If your pots are 50k each then what is 100k resistors doing there? Take a look at the attached tone control schematics based on 50k pots. This circuit with NE5532 OP AMPs should work very well with PS from +/- 15V up to +/-21 V. You may reduce LF boost/cut by replacing 4.7k resistors with higher values - eg 10k. To better understand how tone controls work you may read Mark's Garvin article on this topic - just search the web for it.

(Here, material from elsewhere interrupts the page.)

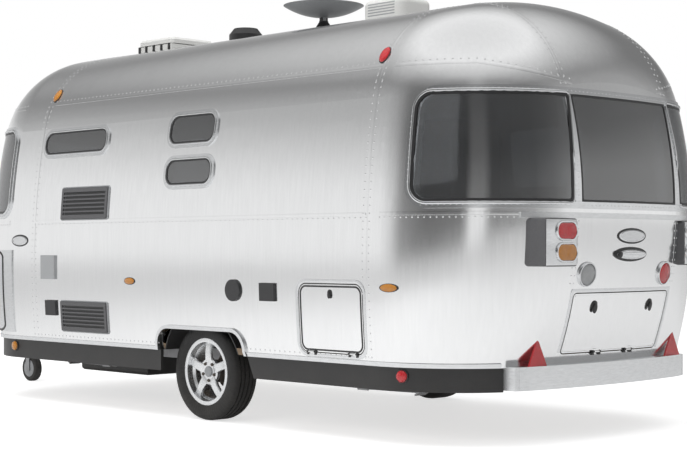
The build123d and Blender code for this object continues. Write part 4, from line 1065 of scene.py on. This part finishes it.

You do not need to use NE5532 in this circuit. You may use either single or dual OP AMPs. The choice of alternatives to NE5532 is quite large. You may opt for the top OP AMPs such as OPA627 (this one works best when forced into class A) or much cheaper OP285 (dual), OPA2604 (dual) OPA604 (single), OPA132 (single), OPA2132 (dual) etc. TLs are not the best choice in this application because of their higher noise level but otherwise these work fine.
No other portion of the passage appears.